The first sniffing of a test blotter, after a night or so of sitting, was bland and did not seem at all to represent the visual image that had led to this particular formula. Several days later, another test on a test blotter revealed a great deal more. One note, that originally seemed to me quite suppressed, now dominated. This note was important to my visual image but was not intended to be dominant. (In fact it is a difficult material to work with but exciting when you get it right.)
Now, because of this repeated testing, I am taking two steps backward. Rather than removing the offending element I will remove, one by one, several of the surrounding elements and then, perhaps, strengthen one or two others, to get it back on theme.
Now here's the important point. Making perfume can be a random act or it can be deliberate. If you think of perfume making as an art, it can only be deliberate. This means that just creating a nice smell won't do it. This means that testing is essential. You can only test if you have an intention. And if simply making a nice smell is what you are testing for, that's nice. But perfumery can be so much more.
Testing for the "so much more" means testing each of your mixtures -- your trials -- against your stated, in this case visual, goal.
So the fact that what I've done so far might be "nice" counts for nothing. The standard is my visual image.
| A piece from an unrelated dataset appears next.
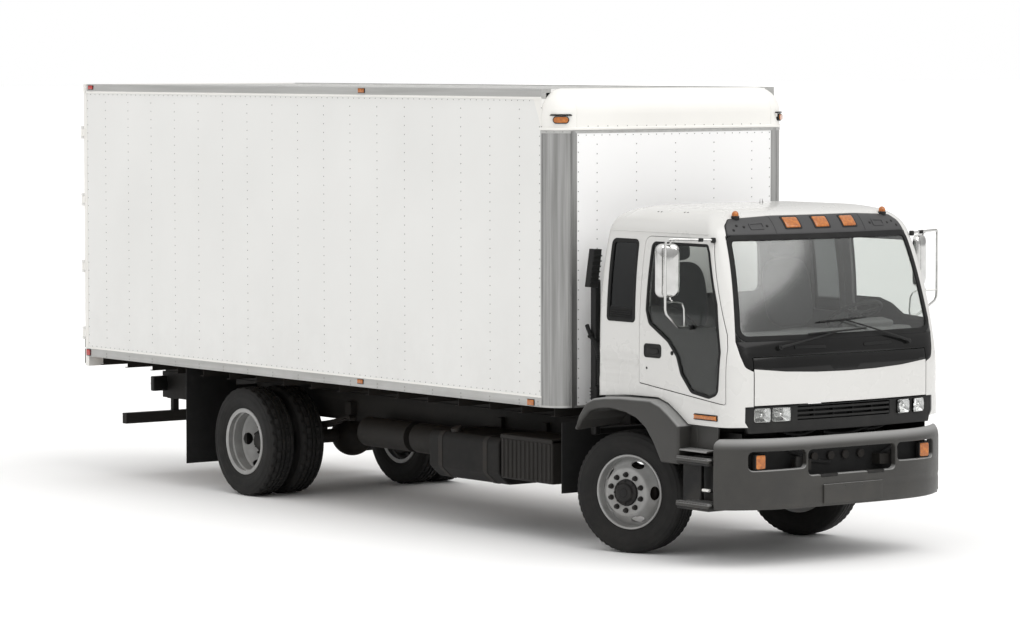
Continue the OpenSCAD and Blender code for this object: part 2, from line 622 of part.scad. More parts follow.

And what I've done so far falls short in that -- although it passed successfully through several levels of testing -- it failed as it approached the finish line. The "finished" (and now NOT "finished") perfume.
It is frustrating to fail when you feel you are so close to the finish line but if you desire to impose some standard upon your work -- to have your work represent YOUR vision (for better or for worse!) -- you must continue to test, test, and test some more -- and be willing to step backward and analyze when your test results show you have taken a wrong turn. Then start up again toward YOUR visual goal.